BPCells matrices are stored in sparse format, meaning only the non-zero entries are stored. Matrices can store integer counts data or decimal numbers (float or double). See details for more information.
Usage
write_matrix_memory(mat, compress = TRUE)
write_matrix_dir(
mat,
dir,
compress = TRUE,
buffer_size = 8192L,
overwrite = FALSE
)
open_matrix_dir(dir, buffer_size = 8192L)
write_matrix_hdf5(
mat,
path,
group,
compress = TRUE,
buffer_size = 8192L,
chunk_size = 1024L,
overwrite = FALSE,
gzip_level = 0L
)
open_matrix_hdf5(path, group, buffer_size = 16384L)
Arguments
- compress
Whether or not to compress the data.
- dir
Directory to save the data into
- buffer_size
For performance tuning only. The number of items to be buffered in memory before calling writes to disk.
- overwrite
If
TRUE
, write to a temp dir then overwrite existing data. Alternatively, pass a temp path as a string to customize the temp dir location.- path
Path to the hdf5 file on disk
- group
The group within the hdf5 file to write the data to.

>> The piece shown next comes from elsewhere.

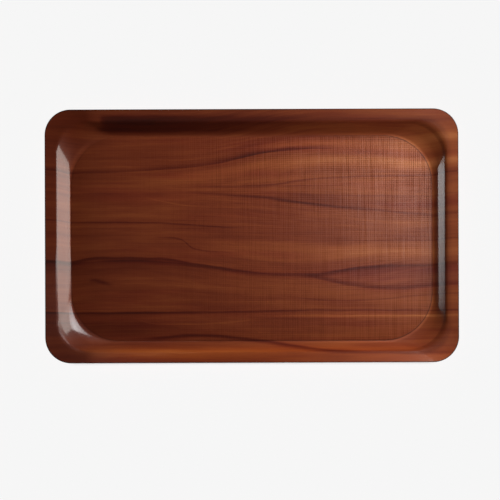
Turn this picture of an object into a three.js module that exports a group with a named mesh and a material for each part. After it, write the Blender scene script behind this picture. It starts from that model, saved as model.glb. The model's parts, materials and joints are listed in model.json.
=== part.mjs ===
// A press-moulded wooden serving tray: cross-banded veneers glued in one dished stack, with a
// woven-textured non-slip film on the floor of the well.
// Millimetres, +Z up. The origin is the middle of the underside, X runs along the tray.
import * as THREE from "three";
import { LoftGeometry } from "three/addons/geometries/LoftGeometry.js";
import { mergeGeometries } from "three/addons/utils/BufferGeometryUtils.js";

// Outline of the rim
const LENGTH = 530;
const WIDTH = 325;
const RIM_CORNER = 33;

// Section through the show face: rim, sloping flange, convex bend, straight wall, hollow wall, tight
// fillet, flat floor
const FLANGE_WIDTH = 12.5;
const BAND_WIDTH = 28.5; // rim to the edge of the flat floor
const FLOOR_CORNER = 63;
const FLANGE_SLOPE = THREE.MathUtils.degToRad(12);
const WALL_SLOPE = THREE.MathUtils.degToRad(50);
const BEND_RADIUS = 6;
const HOLLOW_RADIUS = 21;
const FILLET_SLOPE = THREE.MathUtils.degToRad(33); // where the fillet runs into the hollow wall
const FILLET_RADIUS = 4;

// Laminate
const FACE_VENEER = 0.5;
const CORE_PLY = 0.5;
const CORE_PLIES = 5;
const GLUE_LINE = 0.1;
const LAMINATE = 2 * FACE_VENEER + CORE_PLIES * CORE_PLY + (CORE_PLIES + 1) * GLUE_LINE;
const FILM = 0.25;
const FILM_MARGIN = 0.4; // bare veneer between the film and the foot of the cove

// Facets
const CORNER_STEPS = 6;
const FILLET_STEPS = 2;
const HOLLOW_STEPS = 2;
const BEND_STEPS = 2;

const ROSEWOOD = { color: 0x6e311d, roughness: 0.3, metalness: 0 };
const WOVEN_FILM = { color: 0x7a3823, roughness: 0.55, metalness: 0 };
const CORE_ALONG = { color: 0xb5895c, roughness: 0.7, metalness: 0 };
const CORE_ACROSS = { color: 0x94683f, roughness: 0.7, metalness: 0 };

// The face's section as rings from the floor out to the rim: distance in from the rim, height
// above the floor, and slope there.
function faceRings() {
  const rings = [{ inset: BAND_WIDTH, height: 0, slope: 0 }];

  // Adds an arc from the last ring on; a hollow arc gets steeper outwards, a round one flatter.
  function addArc(radius, endSlope, steps) {
    const start = rings.at(-1);
    const turned = Math.sign(endSlope - start.slope) * radius;
    for (let i = 1; i <= steps; i++) {
      const slope = THREE.MathUtils.lerp(start.slope, endSlope, i / steps);
      rings.push({
        inset: start.inset - turned * (Math.sin(slope) - Math.sin(start.slope)),
        height: start.height + turned * (Math.cos(start.slope) - Math.cos(slope)),
        slope,
      });
    }
  }

  function addStraight(inset) {
    const start = rings.at(-1);
    const height = start.height + (start.inset - inset) * Math.tan(start.slope);
    rings.push({ inset, height, slope: start.slope });
  }

  addArc(FILLET_RADIUS, FILLET_SLOPE, FILLET_STEPS);
  addArc(HOLLOW_RADIUS, WALL_SLOPE, HOLLOW_STEPS);
  addStraight(FLANGE_WIDTH + BEND_RADIUS * (Math.sin(WALL_SLOPE) - Math.sin(FLANGE_SLOPE)));
  addArc(BEND_RADIUS, FLANGE_SLOPE, BEND_STEPS);
  addStraight(0);
  return rings;
}

// The corners open out with the square of the distance in from the rim, so the well's corners
// are much rounder than the rim's and the wall leans back gently there.
const CORNER_GROWTH = (FLOOR_CORNER - RIM_CORNER) / BAND_WIDTH ** 2;

function cornerRadius(inset) {
  return RIM_CORNER + CORNER_GROWTH * inset ** 2;
}

// One ring of the stack, a given depth below the show face and measured square to it. The rim
// ring is trimmed upright, so there the depth runs straight down.
function ringPoints({ inset, height, slope }, depth) {
  const radius = cornerRadius(inset);
  const centreX = LENGTH / 2 - inset - radius;
  const centreY = WIDTH / 2 - inset - radius;
  const growth = 2 * CORNER_GROWTH * inset;
  const points = [];
  for (let quarter = 0; quarter < 4; quarter++) {
    const signX = quarter === 1 || quarter === 2 ? -1 : 1;
    const signY = quarter > 1 ? -1 : 1;
    for (let step = 0; step <= CORNER_STEPS; step++) {
      const turn = ((step / CORNER_STEPS) * Math.PI) / 2;
      const angle = turn + (quarter * Math.PI) / 2;
      const stretch = (1 + growth) * (Math.cos(turn) + Math.sin(turn)) - growth;
      const lean = Math.atan(Math.tan(slope) / stretch);
      const outwards = radius + (inset > 0 ? depth * Math.sin(lean) : 0);
      const down = inset > 0 ? depth * Math.cos(lean) : depth / Math.cos(lean);
      points.push(
        new THREE.Vector3(
          signX * centreX + outwards * Math.cos(angle),
          signY * centreY + outwards * Math.sin(angle),
          LAMINATE + height - down,
        ),
      );
    }
  }
  return points;
}

// The flat stretch inside a level ring, facing up or turned over to face down.
function flatInside(points, facesUp) {
  const flat = new THREE.ShapeGeometry(new THREE.Shape(points));
  flat.translate(0, 0, points[0].z);
  if (!facesUp) flat.index.array.reverse();
  return flat;
}

// A ply: its underside from the floor out to the rim, then its upper side back to the floor,
// closed by the two flat stretches in the middle.
function plyGeometry(depth, thickness) {
  const rings = faceRings();
  const underside = rings.map((ring) => ringPoints(ring, depth + thickness));
  const upperSide = rings.map((ring) => ringPoints(ring, depth));
  return mergeGeometries([
    flatInside(underside[0], false),
    new LoftGeometry([...underside, ...upperSide.toReversed()]),
    flatInside(upperSide[0], true),
  ]);
}

// The film lies flat inside the edge of the floor.
function filmGeometry() {
  const edge = { inset: BAND_WIDTH + FILM_MARGIN, height: 0, slope: 0 };
  const underside = ringPoints(edge, -GLUE_LINE);
  const upperSide = ringPoints(edge, -GLUE_LINE - FILM);
  return new LoftGeometry([underside, upperSide], { capStart: true, capEnd: true });
}

const group = new THREE.Group();
group.name = "serving_tray";

function add(name, geometry, finish) {
  const mesh = new THREE.Mesh(geometry, new THREE.MeshStandardMaterial(finish));
  mesh.name = name;
  group.add(mesh);
}

add("nonslip_well_film", filmGeometry(), WOVEN_FILM);
add("top_face_veneer", plyGeometry(0, FACE_VENEER), ROSEWOOD);
for (let i = 0; i < CORE_PLIES; i++) {
  const depth = FACE_VENEER + GLUE_LINE + i * (CORE_PLY + GLUE_LINE);
  const grain = i % 2 ? CORE_ALONG : CORE_ACROSS;
  add(`core_ply_${i + 1}`, plyGeometry(depth, CORE_PLY), grain);
}
add("bottom_face_veneer", plyGeometry(LAMINATE - FACE_VENEER, FACE_VENEER), ROSEWOOD);

export default group;
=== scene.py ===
import json
import math

import bmesh
import bpy
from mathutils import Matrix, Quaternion, Vector


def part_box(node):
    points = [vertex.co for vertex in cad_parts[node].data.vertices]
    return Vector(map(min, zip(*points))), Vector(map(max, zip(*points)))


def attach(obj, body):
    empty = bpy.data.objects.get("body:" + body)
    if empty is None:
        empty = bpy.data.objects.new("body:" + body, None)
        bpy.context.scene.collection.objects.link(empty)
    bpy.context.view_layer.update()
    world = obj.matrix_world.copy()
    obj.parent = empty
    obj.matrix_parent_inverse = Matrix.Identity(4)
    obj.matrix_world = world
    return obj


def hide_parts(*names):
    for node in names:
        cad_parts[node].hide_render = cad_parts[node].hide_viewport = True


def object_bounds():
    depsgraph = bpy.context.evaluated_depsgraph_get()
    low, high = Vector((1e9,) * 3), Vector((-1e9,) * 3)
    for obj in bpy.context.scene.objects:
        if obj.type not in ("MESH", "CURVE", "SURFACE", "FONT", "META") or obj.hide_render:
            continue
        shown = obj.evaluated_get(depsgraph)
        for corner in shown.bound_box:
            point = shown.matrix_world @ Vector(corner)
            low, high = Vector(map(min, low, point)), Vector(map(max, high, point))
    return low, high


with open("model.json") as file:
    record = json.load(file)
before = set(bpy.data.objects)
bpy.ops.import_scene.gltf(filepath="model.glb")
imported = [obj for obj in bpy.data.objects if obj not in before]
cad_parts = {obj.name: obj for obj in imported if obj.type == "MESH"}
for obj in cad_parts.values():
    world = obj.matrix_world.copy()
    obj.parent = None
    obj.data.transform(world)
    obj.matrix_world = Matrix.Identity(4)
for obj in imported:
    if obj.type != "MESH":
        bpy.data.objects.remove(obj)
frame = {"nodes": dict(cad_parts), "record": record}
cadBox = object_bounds()
print("frame loaded:", ", ".join(sorted(frame["nodes"])))

mm = 0.001


cameraLook = {
    "height": 640 * mm,  # above the rim
    "place": (-2.8 * mm, -137.6 * mm),
    "lens": 36.0,
    "roll": -0.2,
    "riseInFrame": 0.1866,
}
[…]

If writing to an existing hdf5 file this group must not already be in use
- chunk_size
For performance tuning only. The chunk size used for the HDF5 array storage.
- gzip_level
Gzip compression level. Default is 0 (no compression). This is recommended when both compression and compatibility with outside programs is required. Otherwise, using compress=TRUE is recommended as it is >10x faster with often similar compression levels.
- matrix
Input matrix, either IterableMatrix or dgCMatrix
Details
Storage locations
Matrices can be stored in a directory on disk, in memory, or in an HDF5 file. Saving in a directory on disk is a good default for local analysis, as it provides the best I/O performance and lowest memory usage. The HDF5 format allows saving within existing hdf5 files to group data together, and the in memory format provides the fastest performance in the event memory usage is unimportant.
Bitpacking Compression
For typical RNA counts matrices holding integer counts, this bitpacking compression will result in 6-8x less space than an R dgCMatrix, and 4-6x smaller than a scipy csc_matrix. The compression will be more effective when the count values in the matrix are small, and when the rows of the matrix are sorted by rowMeans. In tests on RNA-seq data optimal ordering could save up to 40% of storage space. On non-integer data only the row indices are compressed, not the values themselves so space savings will be smaller.
For non-integer data matrices, bitpacking compression is much less effective, as it can only be applied to the indexes of each entry but not the values. There will still be some space savings, but far less than for counts matrices.